Aralarındaki hatırı sayılır kuşak farkına rağmen, Bradford’da Punk “ruhunu” soluyarak büyüyen Aki Nawaz’ın Punk ve İslam’ın “pekala” bir olabileceği yönündeki düşünceleri “yeni çocuklar” the Kominas’ınkilerle çelişmiyor. Fakat Aki Nawaz’ın yıllardır tek başına yaşattığı muhalif/Punk Müslüman kimliğinin okyanusun ötesinde başka bir kılıkta patlayışı ve bir “harekete” ve bir “sahne”ye dönüşmesinin öyküsünün merkezinde, Michael Mohammed Knight’ın skandal kitabı “The Taqwacores” ve elbette the Kominas var.

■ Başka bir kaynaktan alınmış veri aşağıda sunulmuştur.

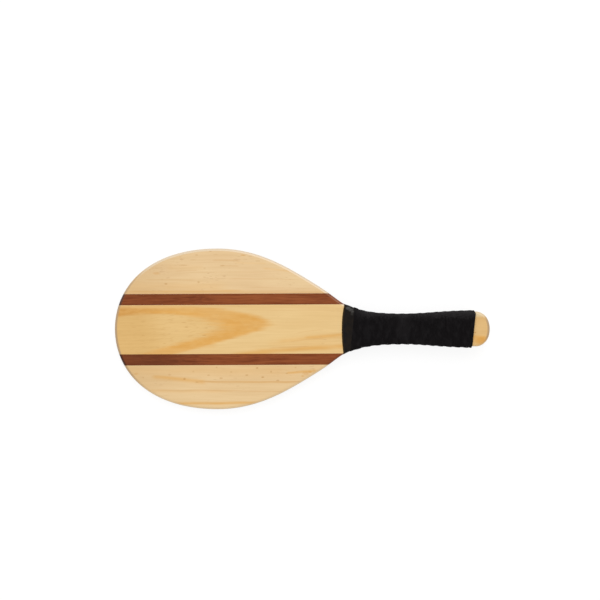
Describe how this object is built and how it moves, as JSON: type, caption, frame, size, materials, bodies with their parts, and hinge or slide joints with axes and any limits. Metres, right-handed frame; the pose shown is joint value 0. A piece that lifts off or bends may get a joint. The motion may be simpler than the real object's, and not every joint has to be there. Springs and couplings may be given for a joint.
{
  "type": "beach racket",
  "caption": "Wooden beach racket with an egg-shaped flat blade of pine boards and mahogany stripes, and a handle wound with black tape.",
  "frame": {"origin": "centre of the racket's box, on the blade's middle plane", "axes": "+X along the racket from the head's tip to the butt, +Y across the blade, +Z out of the blade's front face"},
  "size_m": [0.42, 0.1802, 0.0248],
  "materials": {
    "pine": "satin lacquer over pale pine",
    "mahogany": "satin lacquer over red-brown hardwood",
    "suede": "matt black napped tape",
    "vinyl": "satin black tape"
  },
  "bodies": {
    "root": {"centre_stave": "pine", "upper_stripe": "mahogany", "lower_stripe": "mahogany", "upper_wing": "pine", "lower_wing": "pine", "front_scale": "pine", "back_scale": "pine", "grip_tape": "suede", "collar_tape": "vinyl"}
  },
  "joints": []
}
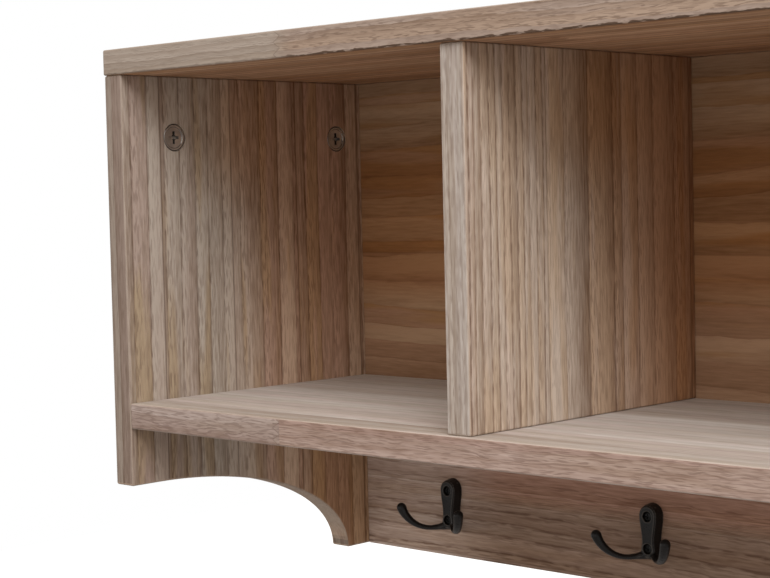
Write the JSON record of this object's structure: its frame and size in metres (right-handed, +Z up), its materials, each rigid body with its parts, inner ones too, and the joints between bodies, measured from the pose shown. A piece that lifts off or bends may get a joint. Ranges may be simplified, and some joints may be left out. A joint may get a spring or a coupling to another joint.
{
  "type": "wall coat rack with shelf",
  "caption": "Wall-mounted wooden coat rack: open compartments under a top board, above a back rail that carries black double-prong coat hooks.",
  "frame": {"origin": "on the wall face, in the middle of the row of two wall screw holes", "axes": "+X along the wall to the right as seen from the room, +Y into the wall, +Z up"},
  "size_m": [0.75, 0.2, 0.3],
  "materials": {
    "board_wood": "washed grey-brown, ring-porous softwood-light board, matt",
    "hook_metal": "near-black satin coating on cast metal",
    "hook_screw_metal": "blackened steel",
    "cam_metal": "dull zinc, as die-cast",
    "screw_metal": "zinc-plated steel",
    "dowel_wood": "plain beech"
  },
  "bodies": {
    "root": {"top_board": "board_wood", "side_left": "board_wood", "side_right": "board_wood", "shelf_board": "board_wood", "back_board": "board_wood", "partition_left": "board_wood", "partition_right": "board_wood", "hook_1": "hook_metal", "hook_2": "hook_metal", "hook_3": "hook_metal", "hook_4": "hook_metal", "hook_5": "hook_metal", "hook_screws": "hook_screw_metal", "cam_discs": "cam_metal", "cam_bolts": "screw_metal", "dowels": "dowel_wood", "partition_screws": "screw_metal", "back_screws": "screw_metal"}
  },
  "joints": []
}
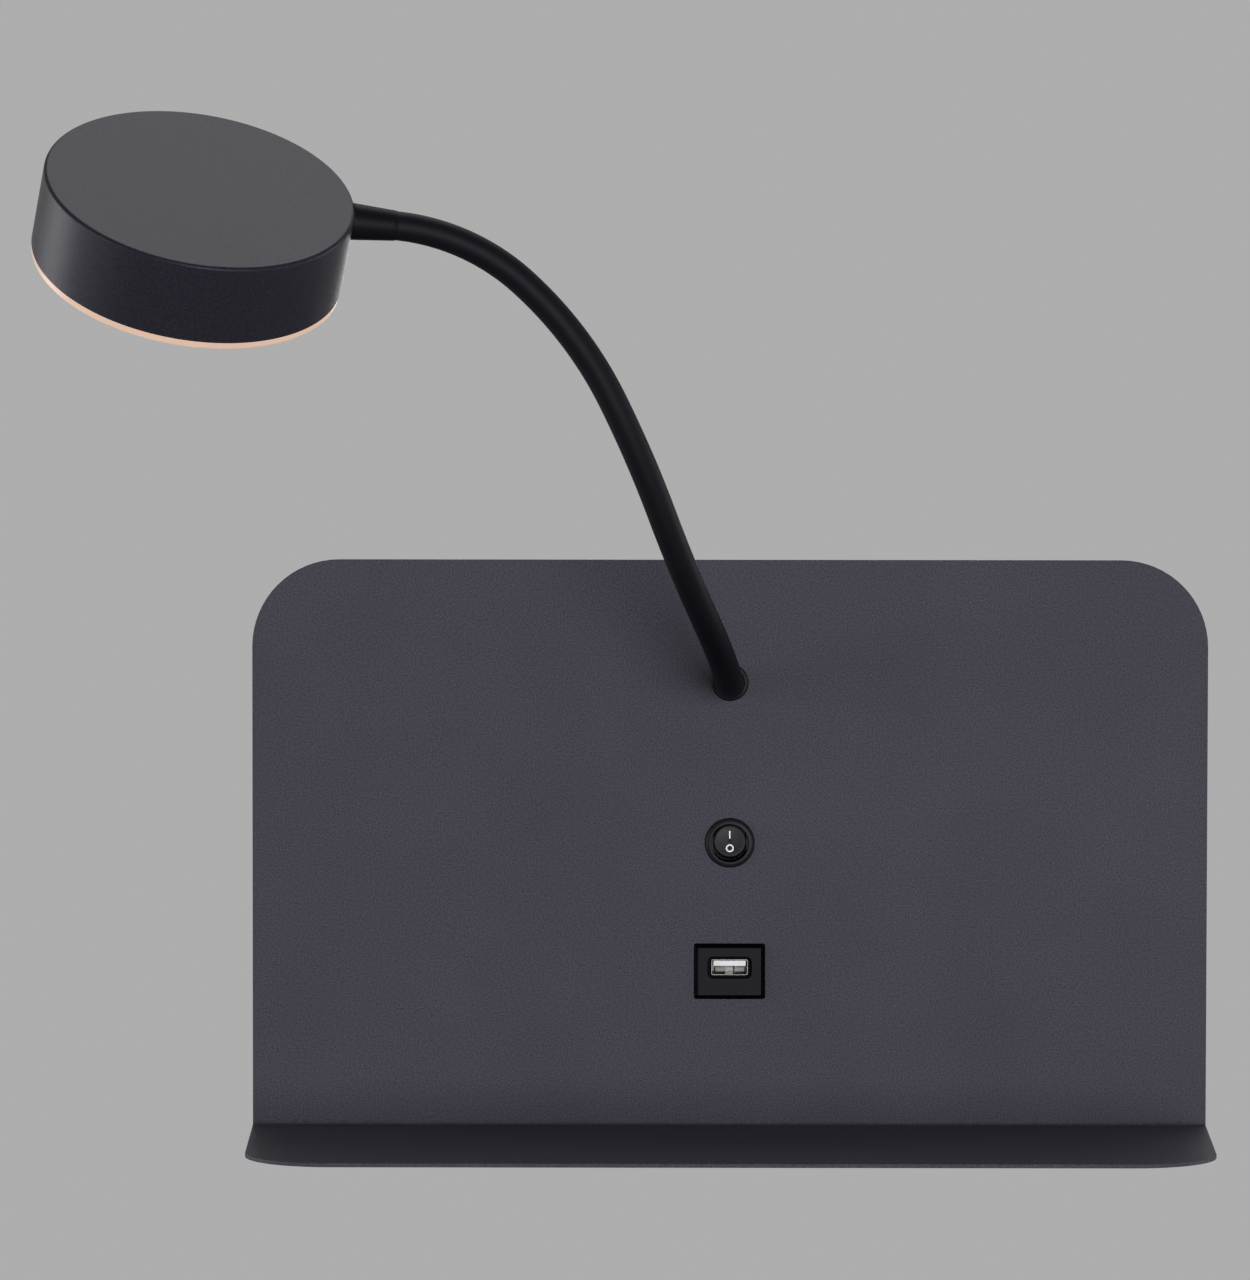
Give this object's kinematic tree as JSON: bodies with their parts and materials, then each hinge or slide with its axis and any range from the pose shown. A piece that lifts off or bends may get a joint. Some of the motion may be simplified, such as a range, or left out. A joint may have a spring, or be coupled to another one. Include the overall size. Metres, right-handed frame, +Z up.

ABD Virginia’da doğan Knight, İslam’a, 13 yaşında tanıştığı Public Enemy ve Malcolm X sayesinde merak sarıyor ve 17 yaşında, Pakistan, İslamabad’a giderek Faysal Camii’nde İslami eğitimine başlıyor. Burada Müslüman olan Knight’ın dini/politik görüşleri, vakti geldiğinde Çeçenistan’daki çatışmalara katılmayı isteyecek kadar keskinleşiyor. Ne var ki yıllar içinde din eksenli dünya algısısının enerjisinin tükendiğine şahit olan Knight, bir başka isyanın eşiğindeyken 2002’de, bir grup hayali “Müslüman punk”ın serüvenlerini anlattığı, kadın imamlardan mohawk saçlı Şii punk’lara kadar ortodoks İslam’ın pek de hoşuna gitmeyecek karakterlerle dolu “The Taqwacores”u kaleme alıyor. “The Taqwacores”ta anlatılanların “gerçeğe dökülmesi” ise, The Kominas, Vote Hezbollah, Secret Trial Five gibi grupların öncülüğünde gerçek anlamda planlı bir “kalkışım”la mümkün oluyor.
The Kominas elemanları, Michael Mohammed Knight ve genel anlamda “Punk Islam” fikriyle olan ilişkilerini, tuhaf bir senteze can vermiş entelektüel masabaşı işçilerinin kitabi, tepeden bakan hevesiyle değil, çekincesizce, yaptıklarının bir nevi “köklere dönüş” olduğunu ifade ederek açıklıyor. Bu açıdan, Basim Usmani ve arkadaşlarının gözünde, adaletsizliğe karşı isyanı öven bir dinin, Punk’la bütünleşmesi değil bütünleşememesi tuhaf. “Punk Islam”, the Kominas’a göre, Batı’ya yeni ve ilginç bir kültürel kesişim sunma derdinden ziyade Doğu’nun yüzleşmekten korktuğu hazineleri eşelemek ve dinin kabul edilmiş esaslarına aykırı çehresini zenginleştirmekle alakalı.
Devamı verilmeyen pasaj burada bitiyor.